──────── STORED DATA

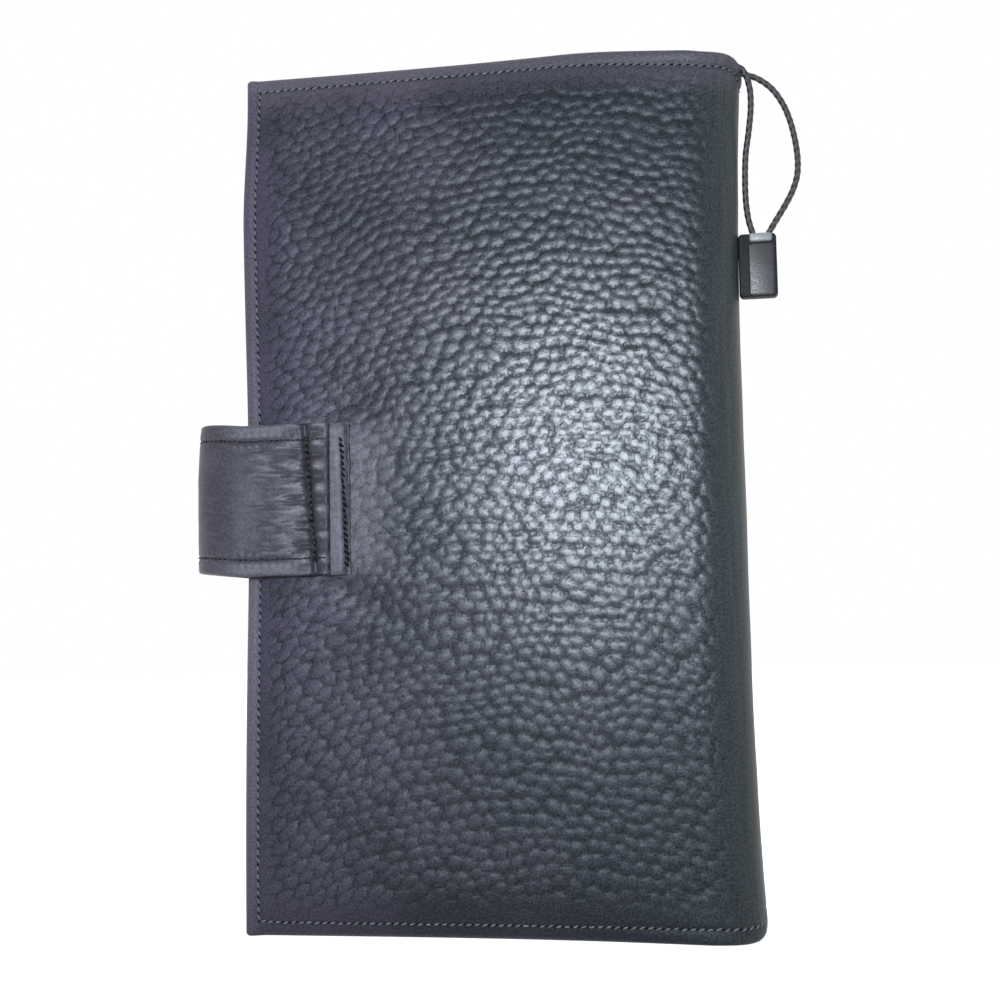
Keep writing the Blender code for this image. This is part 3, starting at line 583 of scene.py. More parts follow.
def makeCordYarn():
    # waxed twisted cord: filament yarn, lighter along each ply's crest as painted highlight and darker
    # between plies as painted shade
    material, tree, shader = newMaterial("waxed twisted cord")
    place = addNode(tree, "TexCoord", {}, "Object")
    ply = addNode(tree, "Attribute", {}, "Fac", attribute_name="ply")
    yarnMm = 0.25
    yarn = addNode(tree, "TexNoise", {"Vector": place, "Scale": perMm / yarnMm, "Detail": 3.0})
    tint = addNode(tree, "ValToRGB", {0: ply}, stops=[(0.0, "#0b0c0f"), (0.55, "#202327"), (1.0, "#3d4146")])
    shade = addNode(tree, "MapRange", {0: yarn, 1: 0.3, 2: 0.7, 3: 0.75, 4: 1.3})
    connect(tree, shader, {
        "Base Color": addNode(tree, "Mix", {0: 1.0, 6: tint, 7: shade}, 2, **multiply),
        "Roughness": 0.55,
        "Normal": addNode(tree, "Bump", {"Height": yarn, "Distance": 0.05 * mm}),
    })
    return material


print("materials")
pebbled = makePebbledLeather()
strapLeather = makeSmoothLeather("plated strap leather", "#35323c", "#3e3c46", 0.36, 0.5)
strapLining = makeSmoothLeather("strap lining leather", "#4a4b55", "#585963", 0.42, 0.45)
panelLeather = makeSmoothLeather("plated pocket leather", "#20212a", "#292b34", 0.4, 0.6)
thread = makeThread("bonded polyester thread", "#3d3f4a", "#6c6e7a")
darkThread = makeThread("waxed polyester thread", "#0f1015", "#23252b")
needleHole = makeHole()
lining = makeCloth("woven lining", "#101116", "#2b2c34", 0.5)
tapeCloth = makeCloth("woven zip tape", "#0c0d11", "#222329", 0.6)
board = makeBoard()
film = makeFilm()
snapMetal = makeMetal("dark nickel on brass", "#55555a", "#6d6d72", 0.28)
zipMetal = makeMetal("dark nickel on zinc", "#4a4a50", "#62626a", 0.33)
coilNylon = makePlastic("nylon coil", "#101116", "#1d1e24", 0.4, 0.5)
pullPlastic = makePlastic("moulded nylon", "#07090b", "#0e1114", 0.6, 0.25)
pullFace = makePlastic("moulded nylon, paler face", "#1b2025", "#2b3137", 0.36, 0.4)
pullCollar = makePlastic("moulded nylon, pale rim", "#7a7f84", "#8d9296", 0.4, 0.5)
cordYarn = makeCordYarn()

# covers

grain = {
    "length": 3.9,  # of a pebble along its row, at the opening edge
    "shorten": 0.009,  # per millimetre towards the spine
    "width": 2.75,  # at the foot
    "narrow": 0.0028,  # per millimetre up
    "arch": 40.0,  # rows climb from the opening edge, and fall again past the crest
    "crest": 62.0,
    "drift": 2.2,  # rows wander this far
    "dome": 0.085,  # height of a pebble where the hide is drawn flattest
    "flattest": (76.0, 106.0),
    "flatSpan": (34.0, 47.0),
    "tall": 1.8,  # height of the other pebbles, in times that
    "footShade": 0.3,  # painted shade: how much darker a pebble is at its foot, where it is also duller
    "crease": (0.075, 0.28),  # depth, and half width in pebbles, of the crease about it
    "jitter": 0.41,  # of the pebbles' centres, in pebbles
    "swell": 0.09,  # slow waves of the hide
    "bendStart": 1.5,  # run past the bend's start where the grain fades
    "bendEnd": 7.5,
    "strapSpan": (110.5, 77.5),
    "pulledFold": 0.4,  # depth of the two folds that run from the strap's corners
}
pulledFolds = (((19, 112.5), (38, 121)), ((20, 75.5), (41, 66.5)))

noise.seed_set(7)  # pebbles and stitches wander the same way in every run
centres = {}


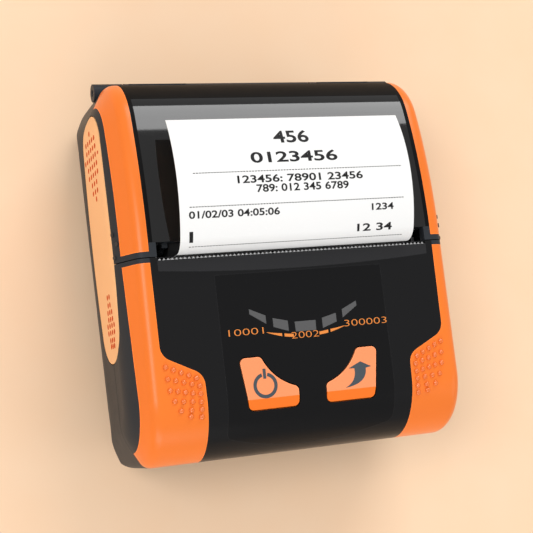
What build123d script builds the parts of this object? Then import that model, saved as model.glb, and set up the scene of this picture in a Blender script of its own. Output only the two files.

────────────────

WHAT IS BEING ASKED
Every entry should be output exactly as written, please.

OUTPUT BELOW
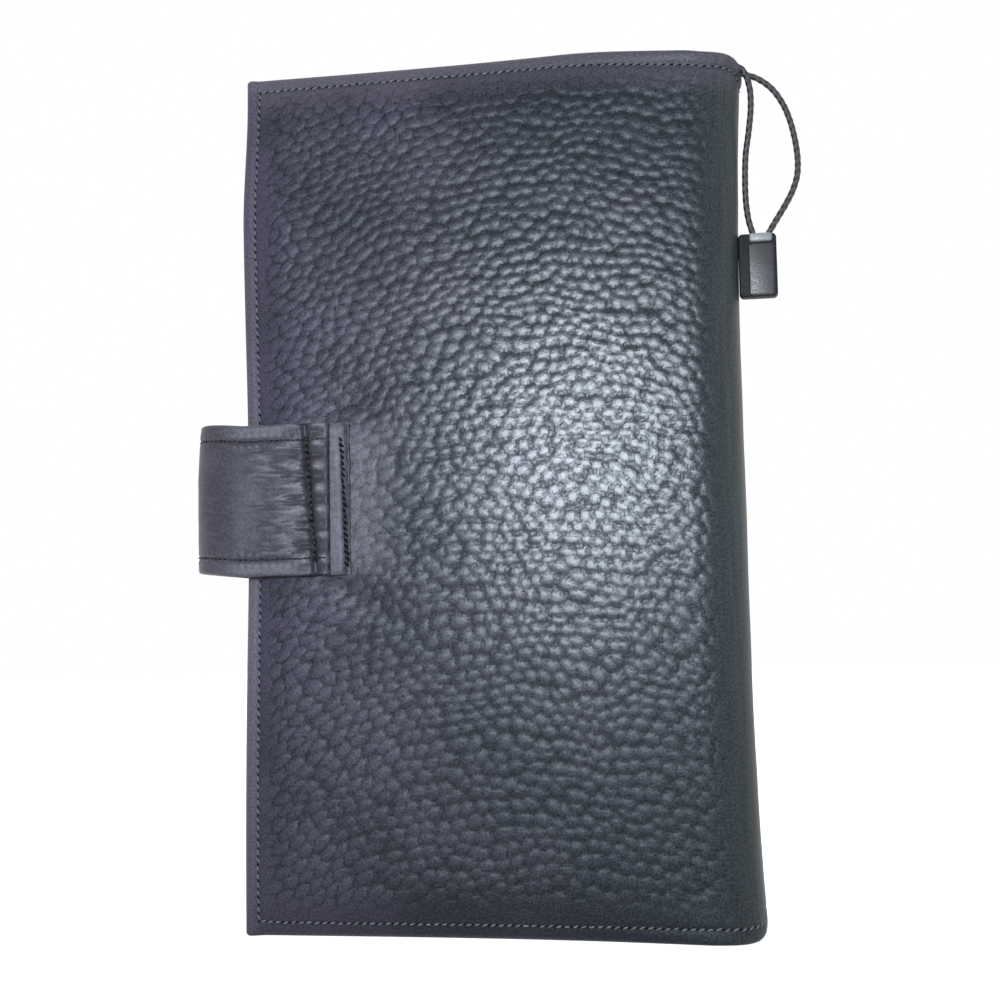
Keep writing the Blender code for this image. This is part 3, starting at line 583 of scene.py. More parts follow.
def makeCordYarn():
    # waxed twisted cord: filament yarn, lighter along each ply's crest as painted highlight and darker
    # between plies as painted shade
    material, tree, shader = newMaterial("waxed twisted cord")
    place = addNode(tree, "TexCoord", {}, "Object")
    ply = addNode(tree, "Attribute", {}, "Fac", attribute_name="ply")
    yarnMm = 0.25
    yarn = addNode(tree, "TexNoise", {"Vector": place, "Scale": perMm / yarnMm, "Detail": 3.0})
    tint = addNode(tree, "ValToRGB", {0: ply}, stops=[(0.0, "#0b0c0f"), (0.55, "#202327"), (1.0, "#3d4146")])
    shade = addNode(tree, "MapRange", {0: yarn, 1: 0.3, 2: 0.7, 3: 0.75, 4: 1.3})
    connect(tree, shader, {
        "Base Color": addNode(tree, "Mix", {0: 1.0, 6: tint, 7: shade}, 2, **multiply),
        "Roughness": 0.55,
        "Normal": addNode(tree, "Bump", {"Height": yarn, "Distance": 0.05 * mm}),
    })
    return material


print("materials")
pebbled = makePebbledLeather()
strapLeather = makeSmoothLeather("plated strap leather", "#35323c", "#3e3c46", 0.36, 0.5)
strapLining = makeSmoothLeather("strap lining leather", "#4a4b55", "#585963", 0.42, 0.45)
panelLeather = makeSmoothLeather("plated pocket leather", "#20212a", "#292b34", 0.4, 0.6)
thread = makeThread("bonded polyester thread", "#3d3f4a", "#6c6e7a")
darkThread = makeThread("waxed polyester thread", "#0f1015", "#23252b")
needleHole = makeHole()
lining = makeCloth("woven lining", "#101116", "#2b2c34", 0.5)
tapeCloth = makeCloth("woven zip tape", "#0c0d11", "#222329", 0.6)
board = makeBoard()
film = makeFilm()
snapMetal = makeMetal("dark nickel on brass", "#55555a", "#6d6d72", 0.28)
zipMetal = makeMetal("dark nickel on zinc", "#4a4a50", "#62626a", 0.33)
coilNylon = makePlastic("nylon coil", "#101116", "#1d1e24", 0.4, 0.5)
pullPlastic = makePlastic("moulded nylon", "#07090b", "#0e1114", 0.6, 0.25)
pullFace = makePlastic("moulded nylon, paler face", "#1b2025", "#2b3137", 0.36, 0.4)
pullCollar = makePlastic("moulded nylon, pale rim", "#7a7f84", "#8d9296", 0.4, 0.5)
cordYarn = makeCordYarn()

# covers

grain = {
    "length": 3.9,  # of a pebble along its row, at the opening edge
    "shorten": 0.009,  # per millimetre towards the spine
    "width": 2.75,  # at the foot
    "narrow": 0.0028,  # per millimetre up
    "arch": 40.0,  # rows climb from the opening edge, and fall again past the crest
    "crest": 62.0,
    "drift": 2.2,  # rows wander this far
    "dome": 0.085,  # height of a pebble where the hide is drawn flattest
    "flattest": (76.0, 106.0),
    "flatSpan": (34.0, 47.0),
    "tall": 1.8,  # height of the other pebbles, in times that
    "footShade": 0.3,  # painted shade: how much darker a pebble is at its foot, where it is also duller
    "crease": (0.075, 0.28),  # depth, and half width in pebbles, of the crease about it
    "jitter": 0.41,  # of the pebbles' centres, in pebbles
    "swell": 0.09,  # slow waves of the hide
    "bendStart": 1.5,  # run past the bend's start where the grain fades
    "bendEnd": 7.5,
    "strapSpan": (110.5, 77.5),
    "pulledFold": 0.4,  # depth of the two folds that run from the strap's corners
}
pulledFolds = (((19, 112.5), (38, 121)), ((20, 75.5), (41, 66.5)))

noise.seed_set(7)  # pebbles and stitches wander the same way in every run
centres = {}


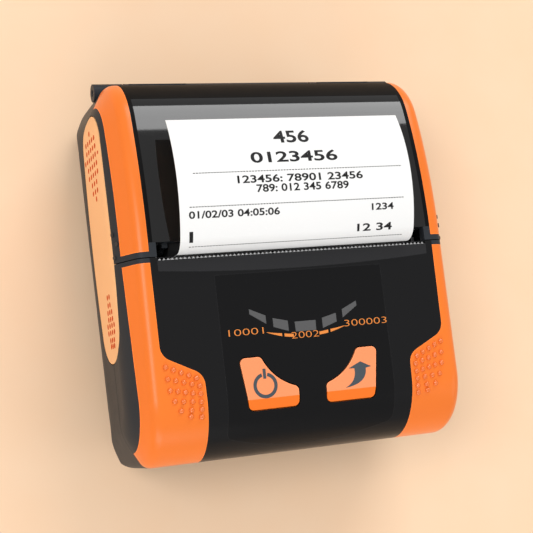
What build123d script builds the parts of this object? Then import that model, saved as model.glb, and set up the scene of this picture in a Blender script of its own. Output only the two files.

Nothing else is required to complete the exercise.